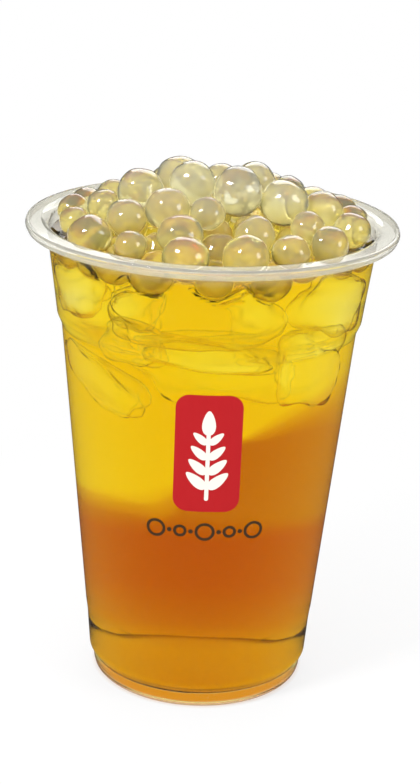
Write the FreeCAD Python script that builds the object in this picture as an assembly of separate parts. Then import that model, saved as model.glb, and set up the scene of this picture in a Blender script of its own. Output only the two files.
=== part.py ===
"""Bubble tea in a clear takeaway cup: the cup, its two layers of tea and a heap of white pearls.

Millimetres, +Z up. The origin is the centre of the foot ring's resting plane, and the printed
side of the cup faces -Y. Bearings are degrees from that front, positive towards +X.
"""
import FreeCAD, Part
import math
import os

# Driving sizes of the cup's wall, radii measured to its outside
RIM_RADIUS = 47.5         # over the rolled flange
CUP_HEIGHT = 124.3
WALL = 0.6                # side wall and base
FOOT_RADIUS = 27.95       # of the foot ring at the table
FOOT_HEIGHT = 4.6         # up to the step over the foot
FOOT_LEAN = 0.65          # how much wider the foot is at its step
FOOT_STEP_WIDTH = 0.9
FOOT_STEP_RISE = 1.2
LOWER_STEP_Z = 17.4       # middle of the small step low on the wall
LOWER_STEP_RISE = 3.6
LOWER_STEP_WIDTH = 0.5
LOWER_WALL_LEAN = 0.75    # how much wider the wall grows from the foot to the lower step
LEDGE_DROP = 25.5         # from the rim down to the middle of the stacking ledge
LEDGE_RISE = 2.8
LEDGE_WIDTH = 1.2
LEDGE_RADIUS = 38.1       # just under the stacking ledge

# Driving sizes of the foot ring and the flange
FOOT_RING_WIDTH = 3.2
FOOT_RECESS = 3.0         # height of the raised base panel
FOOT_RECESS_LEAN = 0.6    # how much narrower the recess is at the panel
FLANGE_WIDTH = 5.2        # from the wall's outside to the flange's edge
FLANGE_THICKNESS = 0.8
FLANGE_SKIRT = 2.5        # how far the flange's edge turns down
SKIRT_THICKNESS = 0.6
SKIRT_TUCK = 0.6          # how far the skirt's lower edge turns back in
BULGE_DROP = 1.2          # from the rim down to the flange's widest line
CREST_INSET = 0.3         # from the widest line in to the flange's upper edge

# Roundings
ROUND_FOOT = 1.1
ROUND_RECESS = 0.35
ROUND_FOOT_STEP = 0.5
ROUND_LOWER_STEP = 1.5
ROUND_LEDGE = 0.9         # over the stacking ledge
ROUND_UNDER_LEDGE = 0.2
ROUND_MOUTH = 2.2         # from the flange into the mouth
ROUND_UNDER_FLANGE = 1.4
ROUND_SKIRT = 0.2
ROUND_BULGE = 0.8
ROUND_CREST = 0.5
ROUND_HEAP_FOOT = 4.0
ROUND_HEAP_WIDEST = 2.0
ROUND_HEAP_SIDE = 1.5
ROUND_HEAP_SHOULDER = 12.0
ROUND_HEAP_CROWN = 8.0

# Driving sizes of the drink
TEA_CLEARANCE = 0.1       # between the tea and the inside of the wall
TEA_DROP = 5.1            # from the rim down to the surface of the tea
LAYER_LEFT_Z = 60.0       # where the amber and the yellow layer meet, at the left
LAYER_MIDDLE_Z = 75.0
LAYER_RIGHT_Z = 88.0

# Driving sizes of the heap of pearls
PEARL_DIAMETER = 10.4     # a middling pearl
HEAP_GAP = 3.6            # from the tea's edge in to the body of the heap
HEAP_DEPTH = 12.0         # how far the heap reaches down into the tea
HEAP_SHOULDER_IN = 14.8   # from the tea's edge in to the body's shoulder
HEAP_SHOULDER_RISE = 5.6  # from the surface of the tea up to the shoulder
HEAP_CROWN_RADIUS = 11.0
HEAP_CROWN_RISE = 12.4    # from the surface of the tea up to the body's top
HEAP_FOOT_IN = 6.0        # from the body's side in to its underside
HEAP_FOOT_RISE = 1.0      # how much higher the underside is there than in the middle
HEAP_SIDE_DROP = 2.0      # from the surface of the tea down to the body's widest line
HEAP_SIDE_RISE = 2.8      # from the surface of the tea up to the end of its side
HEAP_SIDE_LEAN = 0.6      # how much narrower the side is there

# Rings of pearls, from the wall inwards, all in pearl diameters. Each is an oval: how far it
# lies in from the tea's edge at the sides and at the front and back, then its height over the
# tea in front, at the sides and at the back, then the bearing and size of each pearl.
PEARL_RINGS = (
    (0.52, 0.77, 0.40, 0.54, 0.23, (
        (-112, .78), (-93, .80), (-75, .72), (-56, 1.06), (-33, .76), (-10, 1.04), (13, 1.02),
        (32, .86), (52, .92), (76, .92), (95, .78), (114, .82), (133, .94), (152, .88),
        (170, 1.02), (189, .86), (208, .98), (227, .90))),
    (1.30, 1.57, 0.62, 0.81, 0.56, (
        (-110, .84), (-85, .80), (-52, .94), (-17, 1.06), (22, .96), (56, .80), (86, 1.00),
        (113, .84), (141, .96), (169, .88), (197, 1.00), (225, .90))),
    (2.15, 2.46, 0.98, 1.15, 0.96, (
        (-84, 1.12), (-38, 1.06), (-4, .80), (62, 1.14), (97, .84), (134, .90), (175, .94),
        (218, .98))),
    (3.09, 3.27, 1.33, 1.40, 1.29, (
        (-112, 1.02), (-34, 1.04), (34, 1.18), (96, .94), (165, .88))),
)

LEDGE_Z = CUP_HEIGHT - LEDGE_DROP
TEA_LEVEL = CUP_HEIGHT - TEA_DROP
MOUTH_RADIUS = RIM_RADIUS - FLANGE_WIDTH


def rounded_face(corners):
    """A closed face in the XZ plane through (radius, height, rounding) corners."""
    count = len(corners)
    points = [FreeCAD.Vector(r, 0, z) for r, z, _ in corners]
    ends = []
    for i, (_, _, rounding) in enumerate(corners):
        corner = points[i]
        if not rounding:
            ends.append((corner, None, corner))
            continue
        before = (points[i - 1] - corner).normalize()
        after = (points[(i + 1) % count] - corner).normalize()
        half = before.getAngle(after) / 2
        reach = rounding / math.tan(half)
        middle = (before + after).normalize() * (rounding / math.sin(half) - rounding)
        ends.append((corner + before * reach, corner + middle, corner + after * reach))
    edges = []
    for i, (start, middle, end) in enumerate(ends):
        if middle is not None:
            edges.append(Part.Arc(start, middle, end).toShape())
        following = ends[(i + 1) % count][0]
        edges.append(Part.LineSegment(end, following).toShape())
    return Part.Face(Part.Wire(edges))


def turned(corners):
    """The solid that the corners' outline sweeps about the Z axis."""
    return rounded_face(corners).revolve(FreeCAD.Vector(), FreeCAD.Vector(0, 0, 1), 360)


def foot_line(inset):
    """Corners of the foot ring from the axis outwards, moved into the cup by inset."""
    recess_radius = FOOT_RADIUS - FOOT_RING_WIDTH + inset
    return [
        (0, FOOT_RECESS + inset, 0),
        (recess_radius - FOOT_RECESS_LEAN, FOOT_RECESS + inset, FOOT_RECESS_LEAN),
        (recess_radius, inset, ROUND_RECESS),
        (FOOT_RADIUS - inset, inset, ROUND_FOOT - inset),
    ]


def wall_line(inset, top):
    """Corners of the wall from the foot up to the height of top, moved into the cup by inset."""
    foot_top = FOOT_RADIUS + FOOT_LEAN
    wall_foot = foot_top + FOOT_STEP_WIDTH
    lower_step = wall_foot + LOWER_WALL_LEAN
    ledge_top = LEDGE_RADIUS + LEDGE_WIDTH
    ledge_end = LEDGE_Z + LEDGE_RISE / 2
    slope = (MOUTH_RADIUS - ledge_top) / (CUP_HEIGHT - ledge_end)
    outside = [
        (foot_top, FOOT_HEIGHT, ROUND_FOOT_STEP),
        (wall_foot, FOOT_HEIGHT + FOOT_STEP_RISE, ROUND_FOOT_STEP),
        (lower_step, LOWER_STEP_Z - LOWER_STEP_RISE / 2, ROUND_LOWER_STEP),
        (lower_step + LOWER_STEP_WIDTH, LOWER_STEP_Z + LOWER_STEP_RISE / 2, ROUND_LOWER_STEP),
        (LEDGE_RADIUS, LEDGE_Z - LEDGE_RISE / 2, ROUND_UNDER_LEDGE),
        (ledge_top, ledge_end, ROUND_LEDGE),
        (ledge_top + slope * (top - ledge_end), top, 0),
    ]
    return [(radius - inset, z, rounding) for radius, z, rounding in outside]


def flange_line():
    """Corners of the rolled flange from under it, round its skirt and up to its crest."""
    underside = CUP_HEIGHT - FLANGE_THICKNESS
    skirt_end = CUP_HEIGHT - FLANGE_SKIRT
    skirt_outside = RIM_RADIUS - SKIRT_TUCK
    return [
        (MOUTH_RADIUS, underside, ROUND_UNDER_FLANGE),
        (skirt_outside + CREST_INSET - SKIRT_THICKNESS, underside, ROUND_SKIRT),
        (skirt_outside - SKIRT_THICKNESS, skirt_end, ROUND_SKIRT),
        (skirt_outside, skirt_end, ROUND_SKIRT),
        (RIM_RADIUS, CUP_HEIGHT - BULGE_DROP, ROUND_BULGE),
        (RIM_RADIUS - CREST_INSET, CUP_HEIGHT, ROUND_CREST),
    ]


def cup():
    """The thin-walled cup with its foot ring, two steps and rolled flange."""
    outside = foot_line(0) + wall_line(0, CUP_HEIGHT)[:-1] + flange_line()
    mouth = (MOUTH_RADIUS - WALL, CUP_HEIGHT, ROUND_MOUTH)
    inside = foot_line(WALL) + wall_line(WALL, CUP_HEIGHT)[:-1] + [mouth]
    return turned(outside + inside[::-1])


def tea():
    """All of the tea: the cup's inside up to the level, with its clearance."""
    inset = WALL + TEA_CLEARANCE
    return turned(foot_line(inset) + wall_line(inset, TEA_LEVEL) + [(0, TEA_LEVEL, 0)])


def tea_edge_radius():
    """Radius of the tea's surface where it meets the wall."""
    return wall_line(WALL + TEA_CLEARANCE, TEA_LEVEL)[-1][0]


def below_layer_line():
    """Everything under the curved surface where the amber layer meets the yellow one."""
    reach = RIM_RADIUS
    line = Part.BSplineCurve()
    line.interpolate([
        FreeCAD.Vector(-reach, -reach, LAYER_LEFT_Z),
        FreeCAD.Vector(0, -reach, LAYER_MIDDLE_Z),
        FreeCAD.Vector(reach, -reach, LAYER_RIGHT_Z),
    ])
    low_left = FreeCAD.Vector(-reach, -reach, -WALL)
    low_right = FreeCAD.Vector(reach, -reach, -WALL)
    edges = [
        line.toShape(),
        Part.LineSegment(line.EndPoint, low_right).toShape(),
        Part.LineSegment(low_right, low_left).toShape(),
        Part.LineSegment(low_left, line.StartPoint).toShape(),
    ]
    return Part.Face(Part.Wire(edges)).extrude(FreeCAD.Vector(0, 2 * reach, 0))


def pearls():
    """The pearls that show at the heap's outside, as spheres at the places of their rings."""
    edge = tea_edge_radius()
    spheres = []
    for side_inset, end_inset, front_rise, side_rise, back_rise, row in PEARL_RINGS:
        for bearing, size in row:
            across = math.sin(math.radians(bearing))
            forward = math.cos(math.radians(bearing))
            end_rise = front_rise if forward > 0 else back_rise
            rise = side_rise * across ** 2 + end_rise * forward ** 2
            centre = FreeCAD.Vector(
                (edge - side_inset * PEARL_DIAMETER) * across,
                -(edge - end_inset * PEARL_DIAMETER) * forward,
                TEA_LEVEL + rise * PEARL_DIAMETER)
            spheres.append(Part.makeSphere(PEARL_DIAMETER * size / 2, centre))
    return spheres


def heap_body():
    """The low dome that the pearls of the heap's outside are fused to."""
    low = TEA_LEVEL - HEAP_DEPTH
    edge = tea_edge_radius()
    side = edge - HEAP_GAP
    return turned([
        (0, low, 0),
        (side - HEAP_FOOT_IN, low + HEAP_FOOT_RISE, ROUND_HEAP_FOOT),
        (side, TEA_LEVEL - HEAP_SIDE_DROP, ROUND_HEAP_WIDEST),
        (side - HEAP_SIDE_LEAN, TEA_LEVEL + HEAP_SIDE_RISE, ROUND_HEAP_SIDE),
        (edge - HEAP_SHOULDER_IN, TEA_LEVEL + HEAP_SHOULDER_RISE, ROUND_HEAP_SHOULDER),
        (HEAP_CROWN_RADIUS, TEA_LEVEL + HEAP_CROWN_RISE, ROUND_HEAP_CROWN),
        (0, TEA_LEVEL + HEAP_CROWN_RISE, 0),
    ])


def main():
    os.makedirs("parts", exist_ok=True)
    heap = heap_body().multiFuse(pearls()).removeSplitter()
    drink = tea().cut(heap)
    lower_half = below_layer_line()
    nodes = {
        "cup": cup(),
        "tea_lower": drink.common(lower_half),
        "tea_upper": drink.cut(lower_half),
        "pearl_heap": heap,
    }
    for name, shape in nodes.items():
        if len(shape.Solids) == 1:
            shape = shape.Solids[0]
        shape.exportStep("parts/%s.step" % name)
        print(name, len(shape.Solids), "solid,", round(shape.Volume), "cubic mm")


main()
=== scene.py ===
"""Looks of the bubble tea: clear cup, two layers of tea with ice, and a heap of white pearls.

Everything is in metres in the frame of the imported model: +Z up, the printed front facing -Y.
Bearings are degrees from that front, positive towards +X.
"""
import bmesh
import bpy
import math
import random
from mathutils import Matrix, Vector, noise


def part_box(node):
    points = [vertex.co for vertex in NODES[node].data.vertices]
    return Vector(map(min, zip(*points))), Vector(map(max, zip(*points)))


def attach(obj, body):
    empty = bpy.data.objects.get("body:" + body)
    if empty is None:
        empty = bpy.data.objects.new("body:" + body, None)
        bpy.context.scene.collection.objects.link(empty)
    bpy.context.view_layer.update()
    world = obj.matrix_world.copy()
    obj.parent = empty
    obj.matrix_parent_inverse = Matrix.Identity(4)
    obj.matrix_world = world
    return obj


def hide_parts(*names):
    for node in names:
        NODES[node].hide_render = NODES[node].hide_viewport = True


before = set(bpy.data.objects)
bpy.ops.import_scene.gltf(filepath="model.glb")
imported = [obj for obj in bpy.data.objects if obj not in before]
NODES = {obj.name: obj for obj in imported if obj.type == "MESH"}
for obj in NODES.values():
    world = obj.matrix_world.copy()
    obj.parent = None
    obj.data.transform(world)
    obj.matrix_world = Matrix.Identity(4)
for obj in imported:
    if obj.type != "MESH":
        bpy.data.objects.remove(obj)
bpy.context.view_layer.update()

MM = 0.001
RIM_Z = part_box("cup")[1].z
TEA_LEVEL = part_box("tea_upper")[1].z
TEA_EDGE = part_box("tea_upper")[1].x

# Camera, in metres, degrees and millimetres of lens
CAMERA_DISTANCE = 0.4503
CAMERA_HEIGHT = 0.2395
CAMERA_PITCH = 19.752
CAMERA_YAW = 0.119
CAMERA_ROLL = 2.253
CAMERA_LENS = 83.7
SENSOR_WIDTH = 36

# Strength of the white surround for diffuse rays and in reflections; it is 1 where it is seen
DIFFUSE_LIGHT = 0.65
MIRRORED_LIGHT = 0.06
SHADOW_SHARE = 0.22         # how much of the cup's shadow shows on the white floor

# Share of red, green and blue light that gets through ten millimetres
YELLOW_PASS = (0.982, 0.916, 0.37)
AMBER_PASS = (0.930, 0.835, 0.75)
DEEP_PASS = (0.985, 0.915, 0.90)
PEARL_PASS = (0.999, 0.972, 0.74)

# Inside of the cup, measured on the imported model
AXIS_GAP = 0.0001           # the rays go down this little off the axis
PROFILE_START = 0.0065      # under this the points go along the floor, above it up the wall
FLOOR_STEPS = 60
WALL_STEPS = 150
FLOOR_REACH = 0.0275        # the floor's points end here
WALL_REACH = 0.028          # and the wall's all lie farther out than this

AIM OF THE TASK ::
Retype only this portion of the data above: the line containing "obj.data.transform(world)", the line containing "PEARL_PASS = (0.999, 0.972, 0.74)", and all lines between them, exactly.

TASK SOLUTION ::
    obj.data.transform(world)
    obj.matrix_world = Matrix.Identity(4)
for obj in imported:
    if obj.type != "MESH":
        bpy.data.objects.remove(obj)
bpy.context.view_layer.update()

MM = 0.001
RIM_Z = part_box("cup")[1].z
TEA_LEVEL = part_box("tea_upper")[1].z
TEA_EDGE = part_box("tea_upper")[1].x

# Camera, in metres, degrees and millimetres of lens
CAMERA_DISTANCE = 0.4503
CAMERA_HEIGHT = 0.2395
CAMERA_PITCH = 19.752
CAMERA_YAW = 0.119
CAMERA_ROLL = 2.253
CAMERA_LENS = 83.7
SENSOR_WIDTH = 36

# Strength of the white surround for diffuse rays and in reflections; it is 1 where it is seen
DIFFUSE_LIGHT = 0.65
MIRRORED_LIGHT = 0.06
SHADOW_SHARE = 0.22         # how much of the cup's shadow shows on the white floor

# Share of red, green and blue light that gets through ten millimetres
YELLOW_PASS = (0.982, 0.916, 0.37)
AMBER_PASS = (0.930, 0.835, 0.75)
DEEP_PASS = (0.985, 0.915, 0.90)
PEARL_PASS = (0.999, 0.972, 0.74)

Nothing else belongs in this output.